Eventi e cultura
24 Novembre 2014
Paola Bassani ricorda l’avvocato che recuperò i monumenti per riportarli a Ferrara

Carlo Sinigallia, il ‘papà’ dei leoni del Duomo

di Redazione | 3 min
Leoni originali del duomo di Ferrara a Santa Maria di Fabriago

Leoni originali del duomo di Ferrara a Santa Maria di Fabriago

di Anja Rossi

“Ferrara l’aveva profondamente deluso”. È con queste parole che la nipote Paola Bassani ricorda il nonno materno Carlo Sinigallia, l’avvocato ferrarese che recuperò i leoni del Duomo per riportarli a Ferrara, ma che la città non aiutò dopo la tremenda crisi economica del ’29. Carlo Sinigallia, nato nella città estense nel 1880, è uno dei molti esempi del forte radicamento che le famiglie italiane di origine ebraica nella società del tempo avevano con la città estense, fino a prima dell’istituzione delle leggi razziali. È seguendo questo filo che si è oggi parlato del mecenate Carlo Sinigallia, presso il museo del Risorgimento e della Resistenza. Insieme a Paola Bassani, presidente della Fondazione Giorgio Bassani e figlia dello scrittore ferrarese, sono intervenute la presidente dell’associazione Arch’è Silvana Onofri, l’archeologa Valentina Bonaccorsi e la storica del museo del Risorgimento e della Resistenza Antonella Guarnieri, che hanno ricostruito gli eventi e raccontato delle controversie che riguardarono in passato i leoni del Duomo di Ferrara.

Nel 1925 Carlo Sinigallia decise di far tornare a casa i leoni del Nicholaus e altri ornamenti del Duomo ferrarese, che erano stati “acquistati” a una cifra irrisoria dal duca di Fabriago Galeazzo Massari nel 1882, per adornare il proprio casale di Santa Maria di Fabriago. “Sinigallia acquista la tenuta agricola dei Massari e dona alla città di Ferrara i suoi leoni – spiega Silvana Onofri –, che voleva fossero conservati nel museo archeologico”. Questo però non avvienne: i leoni vennero riportati in Duomo e non al museo.
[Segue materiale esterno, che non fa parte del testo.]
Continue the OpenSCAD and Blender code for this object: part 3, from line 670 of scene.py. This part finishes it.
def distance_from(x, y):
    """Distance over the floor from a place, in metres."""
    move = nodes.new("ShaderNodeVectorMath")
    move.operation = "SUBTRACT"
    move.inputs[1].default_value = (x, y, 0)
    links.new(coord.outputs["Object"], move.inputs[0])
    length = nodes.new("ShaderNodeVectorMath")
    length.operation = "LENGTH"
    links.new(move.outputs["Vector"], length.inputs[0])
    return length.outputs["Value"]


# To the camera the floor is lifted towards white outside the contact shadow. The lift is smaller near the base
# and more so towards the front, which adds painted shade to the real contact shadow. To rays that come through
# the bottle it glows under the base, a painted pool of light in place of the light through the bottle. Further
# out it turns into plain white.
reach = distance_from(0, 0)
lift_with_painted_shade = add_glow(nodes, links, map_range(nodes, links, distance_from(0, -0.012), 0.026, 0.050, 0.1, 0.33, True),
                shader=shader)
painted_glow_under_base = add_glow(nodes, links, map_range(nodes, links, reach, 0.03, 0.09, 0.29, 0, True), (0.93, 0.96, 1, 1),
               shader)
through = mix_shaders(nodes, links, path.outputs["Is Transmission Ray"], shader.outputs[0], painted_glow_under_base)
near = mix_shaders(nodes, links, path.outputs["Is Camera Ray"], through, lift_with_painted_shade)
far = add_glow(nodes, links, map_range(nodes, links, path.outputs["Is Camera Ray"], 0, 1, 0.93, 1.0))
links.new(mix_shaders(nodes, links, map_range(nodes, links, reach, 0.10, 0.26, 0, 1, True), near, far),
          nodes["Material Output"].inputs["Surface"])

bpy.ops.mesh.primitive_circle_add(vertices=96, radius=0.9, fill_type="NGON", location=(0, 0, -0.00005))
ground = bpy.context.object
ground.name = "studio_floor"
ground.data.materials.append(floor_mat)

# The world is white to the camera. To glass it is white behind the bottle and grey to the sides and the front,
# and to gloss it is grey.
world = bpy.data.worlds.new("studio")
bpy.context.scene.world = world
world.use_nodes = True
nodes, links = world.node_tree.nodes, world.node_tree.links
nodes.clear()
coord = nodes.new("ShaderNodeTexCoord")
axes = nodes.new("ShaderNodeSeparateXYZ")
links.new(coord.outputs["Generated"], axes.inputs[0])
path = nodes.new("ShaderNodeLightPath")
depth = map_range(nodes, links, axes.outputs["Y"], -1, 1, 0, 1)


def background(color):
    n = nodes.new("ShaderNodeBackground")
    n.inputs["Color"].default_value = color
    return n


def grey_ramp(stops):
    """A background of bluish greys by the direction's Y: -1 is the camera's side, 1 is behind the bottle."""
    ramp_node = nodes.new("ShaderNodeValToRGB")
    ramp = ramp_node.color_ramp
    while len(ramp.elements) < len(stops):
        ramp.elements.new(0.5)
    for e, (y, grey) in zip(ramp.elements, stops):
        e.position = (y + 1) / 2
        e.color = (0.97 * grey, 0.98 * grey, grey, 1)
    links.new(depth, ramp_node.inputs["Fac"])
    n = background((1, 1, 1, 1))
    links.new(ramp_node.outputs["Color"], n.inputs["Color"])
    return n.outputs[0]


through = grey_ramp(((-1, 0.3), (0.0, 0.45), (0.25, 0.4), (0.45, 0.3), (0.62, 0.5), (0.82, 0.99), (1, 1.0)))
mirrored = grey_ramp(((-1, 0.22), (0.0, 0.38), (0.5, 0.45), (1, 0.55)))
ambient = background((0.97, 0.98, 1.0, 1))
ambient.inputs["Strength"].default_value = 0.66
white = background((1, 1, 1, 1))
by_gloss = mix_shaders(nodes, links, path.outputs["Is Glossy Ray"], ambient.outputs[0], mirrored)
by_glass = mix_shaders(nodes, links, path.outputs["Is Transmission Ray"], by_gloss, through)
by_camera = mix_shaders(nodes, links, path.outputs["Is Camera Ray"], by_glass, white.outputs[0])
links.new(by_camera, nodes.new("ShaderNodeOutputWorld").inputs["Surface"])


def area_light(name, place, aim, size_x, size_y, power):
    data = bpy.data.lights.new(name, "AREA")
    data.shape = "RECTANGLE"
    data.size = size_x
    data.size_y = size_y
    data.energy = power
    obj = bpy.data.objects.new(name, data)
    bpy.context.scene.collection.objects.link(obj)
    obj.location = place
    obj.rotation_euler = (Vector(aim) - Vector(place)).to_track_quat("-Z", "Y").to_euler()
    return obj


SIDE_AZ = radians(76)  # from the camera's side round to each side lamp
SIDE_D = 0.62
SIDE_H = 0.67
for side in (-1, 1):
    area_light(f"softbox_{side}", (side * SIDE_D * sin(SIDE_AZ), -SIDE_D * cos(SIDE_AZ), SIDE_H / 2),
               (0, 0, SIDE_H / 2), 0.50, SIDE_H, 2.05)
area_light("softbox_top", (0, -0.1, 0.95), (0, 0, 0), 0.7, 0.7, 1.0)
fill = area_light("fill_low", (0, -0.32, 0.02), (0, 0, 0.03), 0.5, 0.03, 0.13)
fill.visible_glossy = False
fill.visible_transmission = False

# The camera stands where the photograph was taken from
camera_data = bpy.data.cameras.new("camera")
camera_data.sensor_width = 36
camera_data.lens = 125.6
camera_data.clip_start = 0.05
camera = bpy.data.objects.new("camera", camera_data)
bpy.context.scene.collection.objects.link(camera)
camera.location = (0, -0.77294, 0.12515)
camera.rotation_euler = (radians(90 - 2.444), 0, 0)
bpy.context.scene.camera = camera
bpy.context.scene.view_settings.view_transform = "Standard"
L’avvocato ferrarese, al quale non era stata nel frattempo concessa la licenza per il commercio del pesce e che era fortemente in crisi, decise di voler rendere nulla quella donazione, generosa quanto sofferta.

La vicenda di Carlo Sinigallia, avvocato e commerciante ferrarese di origine ebraica, diventa dunque l’emblema della società ferrarese di origine ebraica d’allora, “che si inserisce in quel periodo che intercorre tra lo spirito nazionalistico e senso di appartenenza dettato dai fervori della prima guerra mondiale fino al periodo che precede l’introduzione in Italia delle leggi razziali” ha sottolineato Antonella Guarnieri, riportando gli elementi storici per comprendere la vicenda. “Sinigallia – continua la storica – era una figura estremamente inserita e attiva in città, per questo l’importanza della donazione dei leoni alla città è da vedersi non solo come amore per l’arte, ma come ulteriore patto con la sua città di appartenenza, Ferrara”.

Alla nipote spetta l’analisi più critica dell’intera vicenda. “Mio nonno intentò un processo non per soldi, ma per delusione”, spiega commossa la Bassani. “Arrivò al processo perché sperava fino alla fine in un do ut des con il Comune ferrarese, che l’aveva fortemente amareggiato non concedendogli la licenza in un momento di profonda povertà e facendolo trasferire con la famiglia a Pola. Mio nonno è morto di crepacuore nel 1935, senza ottenere nulla dalla città per la quale aveva fatto tanto”. Il processo si concluse con la vittoria di Sinigallia e un risarcimento, ma sentendo ancora oggi la voce rotta della nipote mentre parla di suo nonno, quello che avrebbe voluto il mecenate dalla sua città d’origine era indubbiamente ben altro.